— START SOURCE EXCERPT —

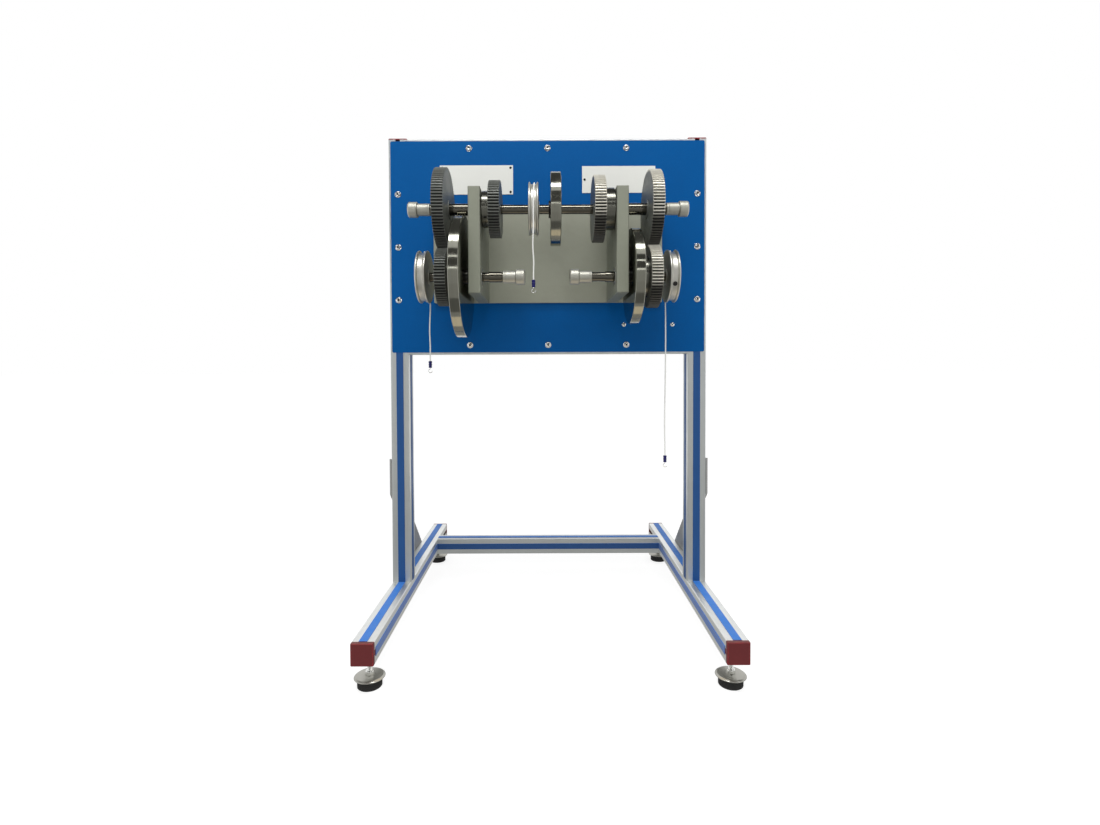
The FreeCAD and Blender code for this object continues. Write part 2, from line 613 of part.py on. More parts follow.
fixed_rings = []
turning_rings = {"main": [], "left": [], "right": []}
for side, sign in SIDES:
    for shaft, z in (("main", MAIN_Z), (side, {"left": LEFT_Z, "right": RIGHT_Z}[side])):
        x = f"{sign}cheek_centre - bearing_width / 2"
        fixed = ring(f"{side}_{shaft}_fixed_ring", "bearing_race", "bearing_radius")
        turning = ring(f"{side}_{shaft}_turning_ring", "shaft_radius + fit_gap", "bearing_race - running_gap")
        fixed_rings.append(place(fixed, x, AXIS_Y, z, TO_RIGHT))
        turning_rings[shaft].append(place(turning, x, AXIS_Y, z, TO_RIGHT))
group("bearing_outer_rings", fixed_rings)
for shaft, rings in turning_rings.items():
    group(f"{shaft}_inner_rings", rings)


# Shafts
def shaft(name, low, high, z):
    body = turned(name, [
        ("0", low),
        ("shaft_radius - shaft_edge", low),
        ("shaft_radius", f"{low} + shaft_edge"),
        ("shaft_radius", f"{high} - shaft_edge"),
        ("shaft_radius - shaft_edge", high),
        ("0", high),
    ])
    return place(node(name, body), "0", AXIS_Y, z, TO_RIGHT)


LEFT_END = "(-left_pulley_centre - pulley_width / 2 - shaft_end)"
RIGHT_END = "(right_pulley_centre + pulley_width / 2 + shaft_end)"
shaft("main_shaft", "(-main_knob_near - knob_bore)", "(main_knob_near + knob_bore)", MAIN_Z)
shaft("left_shaft", LEFT_END, "(knob_bore - left_knob_near)", LEFT_Z)
shaft("right_shaft", "(right_knob_near - knob_bore)", RIGHT_END, RIGHT_Z)


# Gears
def gear(name, teeth, phase, hub_radius, hub):
    """A gear along its own Z, with a hub past its teeth, and a gap at its own -X, turned on by phase degrees."""
    pitch = f"(gear_module * {teeth} / 2)"
    tip = f"({pitch} + gear_module)"
    foot = f"({pitch} - tooth_foot * gear_module)"
    bore = "shaft_radius + fit_gap"
    body = turned(name, [
        (bore, "0"),
        (tip, "0"),
        (tip, "gear_width"),
        (hub_radius, "gear_width"),
        (hub_radius, f"gear_width + {hub}"),
        (bore, f"gear_width + {hub}"),
    ])

    def half_gap(radius):
        """Half the angle of a gap at that radius, in degrees, between two involutes."""
        contact = f"acos({pitch} * cos(pressure_angle * 1 deg) / {radius})"
        involute = f"(tan({contact}) * 1 rad - {contact})"
        at_pitch = "(tan(pressure_angle * 1 deg) * 1 rad - pressure_angle * 1 deg)"
        return f"(90 deg / {teeth} + {involute} - {at_pitch} + backlash / 2 / {pitch} * 1 rad)"

    beyond = f"({tip} + gear_module / 4)"
    gap = []
    for radius, way in ((beyond, "-"), (foot, "-"), (foot, "+"), (beyond, "+")):
        angle = f"({phase} {way} {half_gap(radius)})"
        gap.append((f"-{radius} * cos({angle})", f"{radius} * sin({angle})"))
    cut = body.newObject("PartDesign::Pocket", name + "_gap")
    cut.Profile = sketch_on(body, "XY_Plane", gap)
    cut.Type = "ThroughAll"
    cut.Midplane = True
    around = body.newObject("PartDesign::PolarPattern", name + "_teeth")
    around.Originals = [cut]
    around.Axis = (origin(body, "Z_Axis"), [""])
    around.Angle = 360
    bind(around, "Occurrences", teeth)
    body.Tip = around
    return node(name, body)


TOOTH_DOWN = "(180 deg + 180 deg / {})"
left_gap = "(left_gear_near - left_flywheel_near - left_flywheel_width - fit_gap)"
right_gap = "(right_gear_near - right_flywheel_near - right_flywheel_width - fit_gap)"
left_face = "-(left_gear_near + gear_width)"
right_face = "right_gear_near + gear_width"
inner_left_hub = "(cheek_centre - cheek_thickness / 2 - cheek_gap - inner_left_gear_near - gear_width)"
inner_right_hub = "(cheek_centre - cheek_thickness / 2 - cheek_gap - inner_right_gear_near - gear_width)"
wheels = (
    ("upper_left_gear", "upper_left_teeth", TOOTH_DOWN.format("upper_left_teeth"),
     "sleeve_radius * 1.6", "pulley_boss", left_face, MAIN_Z, TO_RIGHT),
    ("upper_right_gear", "upper_right_teeth", TOOTH_DOWN.format("upper_right_teeth"),
     "sleeve_radius * 1.6", "pulley_boss", right_face, MAIN_Z, TO_LEFT),
    ("inner_left_gear", "inner_left_teeth", "0 deg",
     "left_hub_radius", inner_left_hub, "-inner_left_gear_near", MAIN_Z, TO_LEFT),
    ("inner_right_gear", "inner_right_teeth", "0 deg",
     "right_hub_radius", inner_right_hub, "inner_right_gear_near", MAIN_Z, TO_RIGHT),
    ("left_gear", "lower_left_teeth", "0 deg", "left_hub_radius", left_gap, left_face, LEFT_Z, TO_RIGHT),
    ("right_gear", "lower_right_teeth", "0 deg", "right_hub_radius", right_gap, right_face, RIGHT_Z, TO_LEFT),
)
for name, teeth, phase, hub_radius, hub, x, z, rotation in wheels:
    place(gear(name, teeth, phase, hub_radius, hub), x, AXIS_Y, z, rotation)

# Spacer sleeves between the bearings and the upper gears
ring_face = "(cheek_centre + bearing_width / 2)"
sleeves = []
for side, sign, rotation in (("left", "-", TO_LEFT), ("right", "", TO_RIGHT)):
    body = turned(f"{side}_sleeve", rectangle(
        "shaft_radius + fit_gap", "sleeve_radius", "0", f"{side}_gear_near - pulley_boss - {ring_face}"))
    sleeves.append(place(body, f"{sign}{ring_face}", AXIS_Y, MAIN_Z, rotation))
group("main_sleeves", sleeves)


# Cord pulleys
def pulley(name, x, z):
    bore = "shaft_radius + fit_gap"
    body = turned(name, [
        (bore, "-pulley_boss"),
        ("pulley_boss_radius", "-pulley_boss"),
        ("pulley_boss_radius", "0"),
        ("pulley_radius - shaft_edge / 2", "0"),
        ("pulley_radius", "shaft_edge / 2"),
        ("pulley_radius", "(pulley_width - groove_mouth) / 2"),
        ("groove_radius", "(pulley_width - groove_floor) / 2"),
        ("groove_radius", "(pulley_width + groove_floor) / 2"),
        ("pulley_radius", "(pulley_width + groove_mouth) / 2"),
        ("pulley_radius", "pulley_width - shaft_edge / 2"),
        ("pulley_radius - shaft_edge / 2", "pulley_width"),
        ("pulley_boss_radius", "pulley_width"),
        ("pulley_boss_radius", "pulley_width + pulley_boss"),
        (bore, "pulley_width + pulley_boss"),
    ])
    return place(node(name, body), f"{x} - pulley_width / 2", AXIS_Y, z, TO_RIGHT)


pulley("main_pulley", "-main_pulley_centre", MAIN_Z)
pulley("left_pulley", "-left_pulley_centre", LEFT_Z)
pulley("right_pulley", "right_pulley_centre", RIGHT_Z)


# Flywheels
def flywheel(name, radius, width, boss, x, z, rotation):
    """A disc along its own Z, with a boss on its near side that reaches the bearing."""
    bore = "shaft_radius + fit_gap"
    near = [(bore, f"-{boss}"), ("flywheel_boss_radius", f"-{boss}"), ("flywheel_boss_radius", "0")]
    body = turned(name, (near if boss != "0" else [(bore, "0")]) + [
        (f"{radius} - flywheel_edge", "0"),
        (radius, "flywheel_edge"),
        (radius, f"{width} - flywheel_edge"),
        (f"{radius} - flywheel_edge", width),
        (bore, width),
    ])
    return place(node(name, body), x, AXIS_Y, z, rotation)


flywheel("main_flywheel", "main_flywheel_radius", "main_flywheel_width", "0", "main_flywheel_near", MAIN_Z, TO_RIGHT)
flywheel("left_flywheel", "left_flywheel_radius", "left_flywheel_width", f"(left_flywheel_near - {ring_face})",
         "-left_flywheel_near", LEFT_Z, TO_LEFT)
flywheel("right_flywheel", "right_flywheel_radius", "right_flywheel_width", f"(right_flywheel_near - {ring_face})",
         "right_flywheel_near", RIGHT_Z, TO_RIGHT)

collar = turned("main_collar", [
    ("shaft_radius + fit_gap", "0"),
    ("collar_radius", "0"),
    ("collar_radius", "collar_width - shaft_edge"),
    ("collar_radius - shaft_edge", "collar_width"),
    ("shaft_radius + fit_gap", "collar_width"),
])
place(node("main_collar", collar), "main_flywheel_near", AXIS_Y, MAIN_Z, TO_LEFT)


# Knobs on the shafts' ends
def knob(name):
    return turned(name, [
        ("shaft_radius + fit_gap", "0"),
        ("knob_neck_radius", "0"),
        ("knob_neck_radius", "knob_neck"),
        ("knob_head_radius - knob_edge", "knob_neck"),
        ("knob_head_radius", "knob_neck + knob_edge"),
        ("knob_head_radius", "knob_neck + knob_head - knob_edge"),
        ("knob_head_radius - knob_edge", "knob_neck + knob_head"),
        ("0", "knob_neck + knob_head"),
        ("0", "knob_bore"),
        ("shaft_radius + fit_gap", "knob_bore"),
    ])


group("main_knobs", [
    place(knob("main_left_knob"), "-main_knob_near", AXIS_Y, MAIN_Z, TO_LEFT),
    place(knob("main_right_knob"), "main_knob_near", AXIS_Y, MAIN_Z, TO_RIGHT),
])
place(node("left_knob", knob("left_knob")), "-left_knob_near", AXIS_Y, LEFT_Z, TO_RIGHT)
place(node("right_knob", knob("right_knob")), "right_knob_near", AXIS_Y, RIGHT_Z, TO_LEFT)


# Cords, each round its pulley and then straight down to a ferrule and a wire hook
def arc(name, ring_radius, wire_radius, angle):
    """A bent wire: part of a ring round its own Z, from its own X on."""
    torus = doc.addObject("Part::Torus", name)
    bind(torus, "Radius1", ring_radius)
    bind(torus, "Radius2", wire_radius)
    bind(torus, "Angle3", angle)
    return torus


cords = (
    ("main", "-main_pulley_centre", f"{AXIS_Y} - {CORD_RADIUS}", MAIN_Z, LEFT, "main_wrap", "main_drop"),
    ("left", "-left_pulley_centre", f"{AXIS_Y} + {CORD_RADIUS}", LEFT_Z, RIGHT, "side_wrap", "left_drop"),
    ("right", "right_pulley_centre", f"{AXIS_Y} + {CORD_RADIUS}", RIGHT_Z, RIGHT, "side_wrap", "right_drop"),
)
wraps = []
for name, x, y, z, around, angle, drop in cords:
    wrap = arc(f"{name}_wrap", CORD_RADIUS, "cord_radius", angle)
    wraps.append(place(wrap, x, AXIS_Y, z, facing(UP, around)))
    cord = doc.addObject("Part::Cylinder", f"{name}_cord")
    bind(cord, "Radius", "cord_radius")
    bind(cord, "Height", drop)
    place(node(f"{name}_cord", cord), x, y, f"{z} - {drop}")
    ferrule = turned(f"{name}_ferrule", [
        ("0", "-ferrule_length"),
        ("ferrule_radius - cord_seat", "-ferrule_length"),
        ("ferrule_radius", "cord_seat - ferrule_length"),
        ("ferrule_radius", "-cord_seat"),
        ("ferrule_radius - cord_seat", "0"),
        ("0", "0"),
    ])
    place(node(f"{name}_ferrule", ferrule), x, y, f"{z} - {drop}")
    stem = doc.addObject("Part::Cylinder", f"{name}_hook_stem")
    bind(stem, "Radius", "hook_wire")
    bind(stem, "Height", "hook_stem + hook_wire")
    place(stem, x, y, f"{z} - {drop} - ferrule_length - hook_stem - hook_wire")
    loop = arc(f"{name}_hook_loop", "hook_radius", "hook_wire", "hook_turn")
    loop_z = f"{z} - {drop} - ferrule_length - hook_stem - hook_wire - hook_radius"
    place(loop, x, y, loop_z, facing(LEFT, FRONT))
    hook = doc.addObject("Part::Fuse", f"{name}_hook")
    hook.Base = stem
    hook.Tool = loop
    node(f"{name}_hook", hook)
group("cord_wraps", wraps)

doc.recompute()
failed = [thing.Name for thing in doc.Objects if {"Invalid", "Error"} & set(thing.State)]
failed += [name for name, piece in nodes.items() if piece.Shape.isNull() or not piece.Shape.isValid()]
if failed:
    raise RuntimeError("these didn't build: " + ", ".join(failed))

os.makedirs("parts", exist_ok=True)
for name, piece in nodes.items():
    piece.Shape.exportStep(f"parts/{name}.step")
print(len(nodes), "nodes")
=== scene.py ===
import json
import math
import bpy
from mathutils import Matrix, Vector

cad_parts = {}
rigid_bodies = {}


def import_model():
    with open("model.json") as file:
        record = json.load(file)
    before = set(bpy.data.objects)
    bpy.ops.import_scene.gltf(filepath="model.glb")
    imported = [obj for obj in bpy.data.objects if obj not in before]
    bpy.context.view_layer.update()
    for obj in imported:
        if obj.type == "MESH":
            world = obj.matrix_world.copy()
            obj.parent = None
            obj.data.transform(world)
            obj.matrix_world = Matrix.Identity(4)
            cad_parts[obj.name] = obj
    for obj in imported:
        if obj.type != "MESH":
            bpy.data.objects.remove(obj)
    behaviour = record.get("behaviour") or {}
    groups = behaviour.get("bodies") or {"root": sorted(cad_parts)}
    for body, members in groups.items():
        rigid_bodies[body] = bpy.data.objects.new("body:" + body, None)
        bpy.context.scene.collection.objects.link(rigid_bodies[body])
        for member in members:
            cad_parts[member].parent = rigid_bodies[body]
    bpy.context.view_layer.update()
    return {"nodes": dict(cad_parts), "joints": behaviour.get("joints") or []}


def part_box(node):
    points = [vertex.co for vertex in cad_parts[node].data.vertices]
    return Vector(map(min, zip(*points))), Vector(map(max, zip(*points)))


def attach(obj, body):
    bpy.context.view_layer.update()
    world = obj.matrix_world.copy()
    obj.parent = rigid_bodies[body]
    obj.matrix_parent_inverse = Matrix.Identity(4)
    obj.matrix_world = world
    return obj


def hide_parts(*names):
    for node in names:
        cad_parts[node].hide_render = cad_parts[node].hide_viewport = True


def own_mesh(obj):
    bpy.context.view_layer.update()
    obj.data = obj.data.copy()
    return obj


bl_info = {
    "name": "Geared acceleration apparatus",
    "version": (1, 0, 0),
    "blender": (4, 5, 0),
    "location": "3D View > Sidebar > Apparatus",
    "description": "Dresses the packed solids of a geared acceleration apparatus: machined pieces, finishes and studio",
    "category": "Object",
}

import bmesh
import bpy
from bpy.props import FloatProperty, FloatVectorProperty, IntProperty, PointerProperty
from mathutils import Matrix, Vector

for startup in list(bpy.data.objects):
    bpy.data.objects.remove(startup)
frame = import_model()

MM = 0.001
UP = Vector((0, 0, 1))
DOWN = Vector((0, 0, -1))
RIGHT = Vector((1, 0, 0))
LEFT = Vector((-1, 0, 0))
FRONT = Vector((0, -1, 0))
BACK = Vector((0, 1, 0))
AT_ORIGIN = Matrix.Identity(4)
JOINTS = {joint["name"]: joint for joint in frame["joints"]}
# Each shaft's axis
AXES = {train: Vector(JOINTS[f"{train}_turn"]["pos_m"]) for train in ("main", "left", "right")}


# Settings
def paint(red, green, blue):
    """A colour given in 8-bit screen values, as the linear colour that a shader takes."""
    return tuple(
        value / 255 / 12.92 if value <= 10 else ((value / 255 + 0.055) / 1.055) ** 2.4
        for value in (red, green, blue)
    )


def colour(name, description, *screen):
    return FloatVectorProperty(
        name=name, description=description, default=paint(*screen), subtype="COLOR", size=3, min=0, max=1
    )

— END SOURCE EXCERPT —

§ EXERCISE TASK
Within the listing above, find every line containing the string "behaviour" and return it.

§ RIGHT ANSWER
    behaviour = record.get("behaviour") or {}
    groups = behaviour.get("bodies") or {"root": sorted(cad_parts)}
    return {"nodes": dict(cad_parts), "joints": behaviour.get("joints") or []}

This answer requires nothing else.